Profile Uncertainty Audit

The script:

python examples/autodiff_profile_uncertainty.py

uses the same differentiable NEOPAX-style profile fit, then compares two uncertainty-propagation paths for the recovered D33(\rho) profile under a small prescribed Gaussian uncertainty on the fitted radial electric-field basis parameters:

a linearized covariance propagation through the sensitivity matrix,
and a small Monte Carlo ensemble in the fitted profile-parameter space.

The committed artifact uses a three-term odd-power radial basis by default and also records a local Fisher/Gauss-Newton matrix plus a Hessian-vector-product probe for the same combined D11/D33 residual used by the fit. The HVP probe is evaluated at the recovered profile parameters, where the residual term vanishes, so it should agree with the Fisher/Gauss-Newton product. This provides a local mathematical gate for profile-UQ derivatives without promoting the synthetic profile family to a broad design claim.

The figure is written to:

docs/_static/autodiff_profile_uncertainty.png
docs/_static/autodiff_profile_uncertainty.pdf
docs/_static/autodiff_profile_uncertainty.json

It shows:

the fitted transport profile with propagated uncertainty bands,
linearized versus Monte Carlo standard deviations,
the fitted profile-parameter correlation matrix,
the relative mismatch between the two uncertainty paths,
and the Fisher/HVP consistency metrics stored in the JSON artifact.

This is the current artifact-backed uncertainty-propagation benchmark for the autodiff lane. It is intentionally synthetic and is tracked as a monitored stress benchmark rather than a parity gate, but it exercises the same differentiable profile map used in inverse-design and profile-control studies. Both the profile sensitivity and Fisher/Gauss-Newton residual Jacobians honor the optional jacobian_chunk_size setting.
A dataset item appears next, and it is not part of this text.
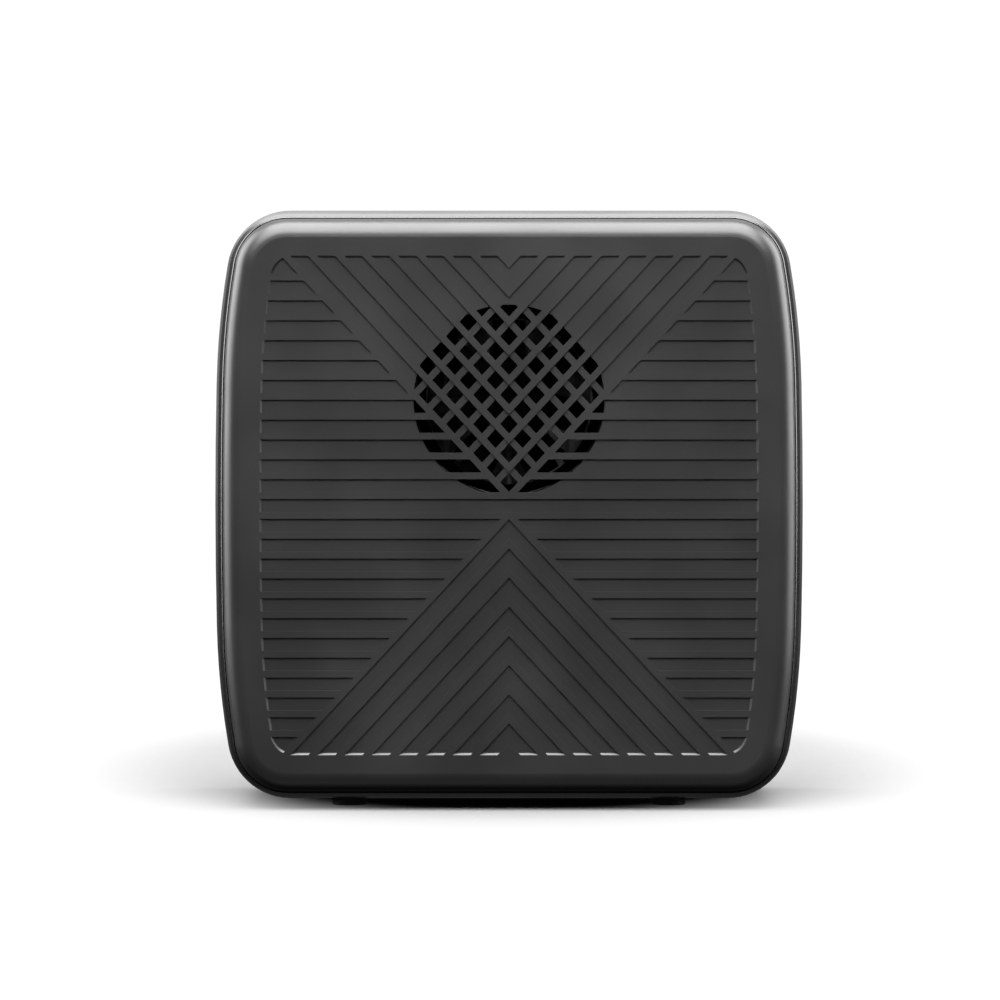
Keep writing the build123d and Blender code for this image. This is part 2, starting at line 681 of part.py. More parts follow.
def make_heat_sink():
    """Extruded aluminium sink with upright fins on the fan's side."""
    base_front = SINK_BACK - SINK_BASE
    base = Pos(0, SINK_Z) * RectangleRounded(2 * SINK_HALF, 2 * SINK_HALF, 1.5)
    for sx, sz in CORNERS:
        base -= Pos(sx * SINK_SCREW, SINK_Z + sz * SINK_SCREW) * Circle(1.5)
    fins = []
    for count in range(FIN_COUNT):
        x = (count - (FIN_COUNT - 1) / 2) * FIN_PITCH
        fin = block(FIN_THICK, 2 * SINK_HALF - 2.0, SINK_FRONT, base_front, x, SINK_Z)
        fins.append(fin)
    return joined([slab(base, base_front, SINK_BACK)] + fins)


def make_sink_standoffs():
    return [
        tube(2.4, 1.3, SINK_BACK, BOARD_FRONT, sx * SINK_SCREW, SINK_Z + sz * SINK_SCREW)
        for sx, sz in CORNERS
    ]


def make_sink_screws():
    return [
        screw(2.6, 1.8, 1.2, SINK_BASE + 3.4, SINK_BACK - SINK_BASE,
              sx * SINK_SCREW, SINK_Z + sz * SINK_SCREW)
        for sx, sz in CORNERS
    ]


def make_processor():
    return block(21.0, 21.0, BOARD_FRONT - CHIP_THICK, BOARD_FRONT, 0, PROCESSOR_Z)


def make_memory_chips():
    return [block(8.0, 13.0, BOARD_FRONT - CHIP_THICK, BOARD_FRONT, x, MEMORY_Z) for x in (-7.0, 7.0)]


def make_thermal_pads():
    back = BOARD_FRONT - CHIP_THICK
    return [
        block(20.0, 20.0, SINK_BACK, back, 0, PROCESSOR_Z),
        block(22.0, 12.0, SINK_BACK, back, 0, MEMORY_Z),
    ]


def make_shield_cans():
    """Two drawn radio shields with rows of holes, open towards the board."""
    top = BOARD_BACK + CAN_DEPTH
    under = top - CAN_WALL
    cans = []
    for x in (-RADIO_X, RADIO_X):
        can = block(CAN_W, CAN_H, BOARD_BACK, top, x, RADIO_Z)
        can = fillet(can.edges().group_by(Axis.Y)[-1], 0.6)
        can -= block(CAN_W - 2 * CAN_WALL, CAN_H - 2 * CAN_WALL, BOARD_BACK, under, x, RADIO_Z)
        for row in range(3):
            for column in range(5):
                hole_x = x + (column - 2) * 6.0
                hole_z = RADIO_Z + (row - 1) * 7.0
                can -= disc(0.9, under, top, hole_x, hole_z)
        cans.append(can)
    return cans


def make_radio_chips():
    return [block(9.0, 9.0, BOARD_BACK, BOARD_BACK + 1.0, x, RADIO_Z) for x in (-RADIO_X, RADIO_X)]


def make_board_screws():
    return [screw(2.6, 1.7, SCREW_R, BOARD_THICK + 8.0, BOARD_FRONT, x, z) for x, z in BOARD_HOLES]


def make_jack_shell(x):
    """Metal shell of one network jack, open at the back of the node."""
    shell = block(JACK_W, JACK_H, BOARD_BACK, PANEL_FACE, x, PORT_Z)
    shell -= block(JACK_W - 2 * JACK_WALL, JACK_H - 2 * JACK_WALL, BOARD_BACK, PANEL_FACE, x, PORT_Z)
    return shell


def make_jack_insert(x):
    """Plastic body inside a jack shell, with the keyed mouth that takes the plug."""
    wall = JACK_WALL + 0.01
    body = block(JACK_W - 2 * wall, JACK_H - 2 * wall, BOARD_BACK, PANEL_FACE, x, PORT_Z)
    mouth_front = PANEL_FACE - JACK_MOUTH_DEPTH
    body -= block(JACK_MOUTH_W, JACK_MOUTH_H, mouth_front, PANEL_FACE, x, JACK_MOUTH_Z)
    key_z = JACK_MOUTH_Z + JACK_MOUTH_H / 2 + JACK_KEY_H / 2
    body -= block(JACK_KEY_W, JACK_KEY_H, mouth_front, PANEL_FACE, x, key_z)
    return body


def make_jack_contacts():
    """Eight spring wires in each network jack, along the lower wall of its mouth."""
    wires = []
    bottom = JACK_MOUTH_Z - JACK_MOUTH_H / 2
    for x in [WAN_X] + LAN_XS:
        for count in range(8):
            wire_x = x + (count - 3.5) * CONTACT_PITCH
            start = PANEL_FACE - JACK_MOUTH_DEPTH
            wire = disc(CONTACT_R, start, start + CONTACT_LENGTH, wire_x, bottom + CONTACT_R + 0.02)
            wires.append(wire)
    return wires


def make_magnetics():
    return [block(14.0, 9.0, BOARD_FRONT - 4.5, BOARD_FRONT, x, PORT_Z + 1.0) for x in [WAN_X] + LAN_XS]


def make_power_inlet():
    """Barrel socket for a low-voltage supply."""
    body = block(DC_W, DC_H, BOARD_BACK, PANEL_FACE, DC_X, PORT_Z)
    body -= disc(DC_BORE_R, PANEL_FACE - DC_BORE_DEPTH, PANEL_FACE, DC_X, PORT_Z)
    return body


def make_power_pin():
    pin = disc(1.0, PANEL_FACE - DC_BORE_DEPTH, PANEL_FACE - 1.0, DC_X, PORT_Z)
    return fillet(pin.edges().group_by(Axis.Y)[-1], 0.6)


def make_capacitors():
    """Upright electrolytic cans on the board's rear face."""
    spots = [(-48.0, -3.0), (-48.0, -14.0), (48.0, -3.0)]
    cans = []
    for x, z in spots:
        can = disc(4.0, BOARD_BACK, BOARD_BACK + 10.0, x, z)
        cans.append(fillet(can.edges().group_by(Axis.Y)[-1], 0.7))
    return cans


def make_inductors():
    return [
        fillet(block(8.0, 8.0, BOARD_BACK, BOARD_BACK + 4.5, x, z).edges().filter_by(Axis.Y), 1.2)
        for x, z in [(-32.0, -6.0), (-20.0, -6.0), (46.0, -16.0)]
    ]


def make_flash_chips():
    return [block(6.0, 8.0, BOARD_BACK, BOARD_BACK + 1.2, x, -6.0) for x in (4.0, 16.0, 28.0)]


# ================================================================ buttons and light


def make_button(x, cap_r, stem_r):
    """Cap and stem of a rear button; the stem ends on its switch."""
    panel_back = PANEL_FACE - PANEL_THICK
    skirt = panel_back - BUTTON_SKIRT
    cap = disc(cap_r, skirt, PANEL_FACE + BUTTON_PROUD, x, PORT_Z)
    cap = fillet(cap.edges().group_by(Axis.Y)[-1], 0.5)
    rim = disc(cap_r + BUTTON_RIM, skirt, panel_back - 0.1, x, PORT_Z)
    stem = disc(stem_r, BOARD_BACK + SWITCH_HEIGHT + PLUNGER_PROUD, skirt, x, PORT_Z)
    return cap + rim + stem


def make_switch_plunger(x, z):
    base = BOARD_BACK + SWITCH_HEIGHT
    return disc(PLUNGER_R, base - PLUNGER_SUNK, base + PLUNGER_PROUD, x, z)


def make_switch_body(x, z):
    """Square tactile switch with a well that its plunger sinks into."""
    body = block(SWITCH_W, SWITCH_W, BOARD_BACK, BOARD_BACK + SWITCH_HEIGHT, x, z)
    return body - disc(PLUNGER_R + 0.07, BOARD_BACK + SWITCH_WELL, BOARD_BACK + SWITCH_HEIGHT, x, z)


def make_status_lamp():
    return block(3.0, 2.0, BOARD_BACK, BOARD_BACK + 1.2, LIGHT_X, LIGHT_Z)


def make_light_pipe():
    pipe = disc(PIPE_R, BOARD_BACK + 1.4, PANEL_FACE + 0.2, LIGHT_X, LIGHT_Z)
    return fillet(pipe.edges().group_by(Axis.Y)[-1], 0.4)


# ================================================================ antennas and leads


def make_antenna_holders():
    """Four plastic strips bonded to the inside of the housing's belt."""
    inside = slab(outline(WALL), -8.0, 8.0)
    sides = [block(8.0, 50.0, -6.0, 6.0, sx * 71.5, 12.0) & inside for sx in (-1, 1)]
    tops = [block(50.0, 8.0, -6.0, 6.0, sx * 29.0, 71.5) & inside for sx in (-1, 1)]
    return sides + tops


def make_antenna_boards():
    """Printed antennas on the holders."""
    sides = [block(0.8, 46.0, -5.5, 5.5, sx * 67.1, 12.0) for sx in (-1, 1)]
    tops = [block(46.0, 0.8, -5.5, 5.5, sx * 29.0, 67.1) for sx in (-1, 1)]
    return sides + tops


def make_antenna_leads():
    """Thin coaxial leads from each antenna to a plug on the board's front face."""
    leads = []
    for sx in (-1, 1):
        leads.append(lead(
            [(sx * 66.7, 0, CENTRE_Z + 24), (sx * 61.0, 0, CENTRE_Z + 24),
             (sx * 52.0, 2.0, CENTRE_Z + 34), (sx * 52.0, BOARD_FRONT - 1.6, CENTRE_Z + 34)],
            0.57, 2.6))
        leads.append(lead(
            [(sx * 40.0, 0, CENTRE_Z + 66.7), (sx * 40.0, 0, CENTRE_Z + 61.5),
             (sx * 47.0, 3.0, CENTRE_Z + 54.0), (sx * 52.0, 3.0, CENTRE_Z + 41.0),
             (sx * 52.0, BOARD_FRONT - 1.6, CENTRE_Z + 41.0)],
            0.57, 2.4))
    return leads


def make_antenna_plugs():
    plugs = []
    for sx in (-1, 1):
        for z in (34.0, 41.0):
            plugs.append(disc(1.3, BOARD_FRONT - 1.6, BOARD_FRONT, sx * 52.0, z))
    return plugs


def make_fan_header():
    return block(8.0, 5.0, BOARD_FRONT - 6.0, BOARD_FRONT, -49.0, -2.0)


def make_fan_lead():
    """Fan's sleeved lead, from the fan's corner to the header on the board."""
    return lead(
        [(-FAN_SIZE / 2, FAN_BACK - 1.3, CENTRE_Z + 10.0), (-30.0, FAN_BACK - 1.3, CENTRE_Z + 10.0),
         (-42.0, FAN_BACK + 4.0, CENTRE_Z + 2.0), (-49.0, -6.0, CENTRE_Z - 2.0),
         (-49.0, BOARD_FRONT - 6.0, CENTRE_Z - 2.0)],
        1.1, 4.5)


# ================================================================ cover screws


def make_rear_screws():
    return [
        screw(2.6, 1.8, 1.2, 8.0, REAR - WELL_DEPTH, sx * COVER_SCREW[0], sz * COVER_SCREW[1], direction=-1)
        for sx, sz in CORNERS
    ]


def make_front_screws():
    return [
        screw(2.6, 1.8, SCREW_R, EAR_THICK + 4.5, EAR_FRONT + EAR_THICK,
              sx * FRONT_SCREW[0], sz * FRONT_SCREW[1], direction=-1)
        for sx, sz in CORNERS
    ]


# ================================================================ parts

parts = {
    "front_cover": make_front_cover(),
    "front_gasket": make_seam_gasket(-1),
    "main_housing": make_main_housing(),
    "rear_gasket": make_seam_gasket(1),
    "rear_cover": make_rear_cover(),
    "port_panel": make_port_panel(),
    "label_plate": make_label_plate(),
    "rubber_feet": make_rubber_feet(),
    "front_cover_screws": make_front_screws(),
    "rear_cover_screws": make_rear_screws(),
    "inlet_funnel": make_inlet_funnel(),
    "fan_frame": make_fan_frame(),
    "fan_rotor": make_fan_rotor(),
    "fan_shaft": make_fan_shaft(),
    "fan_magnet_ring": make_fan_magnet(),
    "fan_bearing": make_fan_bearing(),
    "fan_stator_core": make_fan_stator(),
    "fan_coils": make_fan_coils(),
    "fan_driver_board": make_fan_board(),
    "fan_screws": make_fan_screws(),
    "fan_lead": make_fan_lead(),
    "fan_header": make_fan_header(),
    "main_board": make_main_board(),
    "board_screws": make_board_screws(),
    "heat_sink": make_heat_sink(),
    "heat_sink_standoffs": make_sink_standoffs(),
    "heat_sink_screws": make_sink_screws(),
    "thermal_pads": make_thermal_pads(),
    "processor_chip": make_processor(),
    "memory_chips": make_memory_chips(),
    "flash_chips": make_flash_chips(),
    "radio_chips": make_radio_chips(),
    "radio_shield_cans": make_shield_cans(),
    "capacitors": make_capacitors(),
    "inductors": make_inductors(),
    "network_magnetics": make_magnetics(),
    "wan_jack_shell": make_jack_shell(WAN_X),
    "wan_jack_insert": make_jack_insert(WAN_X),
    "lan_jack_1_shell": make_jack_shell(LAN_XS[0]),
    "lan_jack_1_insert": make_jack_insert(LAN_XS[0]),
    "lan_jack_2_shell": make_jack_shell(LAN_XS[1]),
    "lan_jack_2_insert": make_jack_insert(LAN_XS[1]),
    "jack_contacts": make_jack_contacts(),
    "power_inlet": make_power_inlet(),
    "power_inlet_pin": make_power_pin(),
    "power_button": make_button(POWER_X, POWER_R, 2.0),
    "power_switch_plunger": make_switch_plunger(POWER_X, PORT_Z),
    "power_switch_body": make_switch_body(POWER_X, PORT_Z),
    "pair_button": make_button(PAIR_X, PAIR_R, 1.8),
    "pair_switch_plunger": make_switch_plunger(PAIR_X, PORT_Z),
    "pair_switch_body": make_switch_body(PAIR_X, PORT_Z),
    "reset_plunger": make_switch_plunger(RESET_X, RESET_Z),
    "reset_switch_body": make_switch_body(RESET_X, RESET_Z),
    "status_lamp": make_status_lamp(),
    "light_pipe": make_light_pipe(),
    "antenna_holders": make_antenna_holders(),
    "antenna_boards": make_antenna_boards(),
    "antenna_leads": make_antenna_leads(),
    "antenna_plugs": make_antenna_plugs(),
}

os.makedirs("parts", exist_ok=True)
for name, shape in parts.items():
    if isinstance(shape, list):
        shape = Compound(children=shape)
    export_step(shape, f"parts/{name}.step")
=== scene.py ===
"""Looks of the mesh wifi node: materials, small details, floor, lights and camera.

Metres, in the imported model's frame: +Z up, the ribbed front faces -Y.
"""
import json
import math
import random

import bmesh
import bpy
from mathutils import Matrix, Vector


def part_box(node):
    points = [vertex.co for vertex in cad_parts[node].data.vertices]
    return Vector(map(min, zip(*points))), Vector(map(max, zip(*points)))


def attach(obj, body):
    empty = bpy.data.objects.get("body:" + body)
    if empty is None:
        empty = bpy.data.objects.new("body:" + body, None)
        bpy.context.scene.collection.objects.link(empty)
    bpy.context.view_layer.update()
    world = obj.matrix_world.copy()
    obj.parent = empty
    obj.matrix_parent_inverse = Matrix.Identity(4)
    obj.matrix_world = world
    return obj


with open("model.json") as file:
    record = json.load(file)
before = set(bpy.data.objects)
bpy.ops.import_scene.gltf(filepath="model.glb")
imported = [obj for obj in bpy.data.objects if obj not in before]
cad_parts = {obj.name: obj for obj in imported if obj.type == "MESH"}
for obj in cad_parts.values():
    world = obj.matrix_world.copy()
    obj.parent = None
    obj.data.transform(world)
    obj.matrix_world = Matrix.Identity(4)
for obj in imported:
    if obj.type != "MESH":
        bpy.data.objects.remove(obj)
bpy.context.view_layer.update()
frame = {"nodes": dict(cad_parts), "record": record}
nodes = frame["nodes"]

MM = 0.001
housing_low, housing_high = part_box("main_housing")
CENTRE_Z = (housing_low.z + housing_high.z) / 2
FRONT_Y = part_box("front_cover")[0].y

# ---------------------------------------------------------------- camera
VIEW_DISTANCE = 1.0         # from the camera to the front face
VIEW_WIDTH = 0.2518         # width seen at the front face
VIEW_RISE = 0.014           # camera above the body's centre
SENSOR = 36.0
SHIFT_X = -0.00905
SHIFT_Y = 0.0056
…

Robust Bootstrap-Current Optimization

The script:

python examples/bootstrap_current_robust_optimization.py

adds a prescribed Gaussian uncertainty on the scalar geometry control used by the bootstrap-current response optimization and compares:

the deterministic objective landscape,
the robust mean-minus-risk objective,
the optimized nominal current profile,
and the uncertainty band of that profile under the prescribed control perturbation.

The figure is written to:

docs/_static/bootstrap_current_robust_optimization.png
docs/_static/bootstrap_current_robust_optimization.pdf
docs/_static/bootstrap_current_robust_optimization.json

This is a synthetic robust-design benchmark anchored to the same differentiable current-response workflow as the main optimization example. It is currently a tracked stress diagnostic, not a literature-grade validation claim. The JSON artifact separates robust_objective_relative_change, which gates the optimization workflow, from weighted_current_ratio, which is a signed current-profile diagnostic and should not be interpreted as a standalone parity claim.

Parallel Execution

Large scans do not need to stay on one device. NTX currently exposes two parallel paths:

from ntx import solve_monoenergetic_parallel_scan
from ntx import solve_monoenergetic_multiprocess_scan

solve_monoenergetic_parallel_scan(...) keeps execution inside one Python process and is the lightest-weight option when all visible devices are healthy. solve_monoenergetic_multiprocess_scan(...) runs one worker process per device and is the robust option when the platform shows process-local solver behavior.

For local profiling:

python scripts/profile_parallel_runtime.py --output-json parallel-runtime.json
python scripts/profile_multiprocess_runtime.py --backend cpu --workers 2

For multi-CPU emulation on a workstation, start the script in a fresh process with:

XLA_FLAGS=--xla_force_host_platform_device_count=4 python scripts/profile_parallel_runtime.py

On the office workstation, the single-process path exposes a cuSolver failure mode on cuda:1, while the multiprocess pinned-device path is numerically correct on both GPUs. For the repository smoke cases the multiprocess path is still slower than the serial batched solve because worker startup dominates, so it should be treated as a throughput lane for larger scans rather than a default for small studies.